Don't you agree that destroying the atom definitely changes the state of the electron?

Consider the following analogous situation: To measure the chemical structure of a complex molecule you have to destroy sufficiently many copies of it, split them into pieces that can be analyzed by a mass spectrometer, and afterwards find out how overlapping fragments can be combined to a whole. At the end, if you are able to reconstruct a unique chemical formula, your measurement was successful.

What you try to argue is like saying that in the analogous situation that whenever you measure the complex molecule you always find fragments, and conclude that the complex molecule must be an ensemble of fragments with the remarkable property that they seem to come from a single molecule that is never observed in the measurement process. Whereas the natural interpretation is that there is a single molecule, which changes its state during the measurement, so that only its fragments are measured.

In the same vein, rather than arguing that when analysing an atom one always measures rays impinging on a screen that seem to come from a spherical charge distribution which is only visible in the ensemble, it is far more natural to assume that the spherical charge distribution exists but is destroyed by the measurement process, so that the latter has to be repeated often enough to recover the original, spherical structure.

The example discussed in posts #47 and #49 of the thread Are tracks in collision experiments proof of particles? suggest the same.
 
  • #45
A. Neumaier said:
What does it mean for a single electron to have a probability distribution of positions? The latter is a property of an ensemble, not of a single system!

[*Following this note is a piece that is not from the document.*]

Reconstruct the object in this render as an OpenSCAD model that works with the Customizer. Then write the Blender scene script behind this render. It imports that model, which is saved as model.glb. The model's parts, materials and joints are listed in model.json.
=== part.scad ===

Then what is measurable and observable about the probability distribution of positions of a single electron?
As you say: You prepare an ensemble of independently prepared single-electrons and measure their positions, leading to the probability distribution by the usual statistical evaluation procedures. The position of the single electron is not determined when prepared in the hydrogen-atom ground state, but you know the probability distribution by solving the time-independent Schrödinger equation. You can verify the predicted probability distribution only on an ensemble. This is the standard point of view of the ensemble interpretation.
 
  • #46
A. Neumaier said:
Again this is since, by Mott's argument, the first ionization changes the state of the electron to one with a point-like geometric cross section, which is then measured, and of course leads to a point-like flash. The measurement (irreversible amplification) is not one of the unperturbed electron in its spherical state emanating from the source but one of the perturbed state caused by the interaction leading to the first ionization.
That's what makes such a scientillator a good position-measurement device. It's one way to define the position observable operationally, and without such a definition the idea of observables is empty.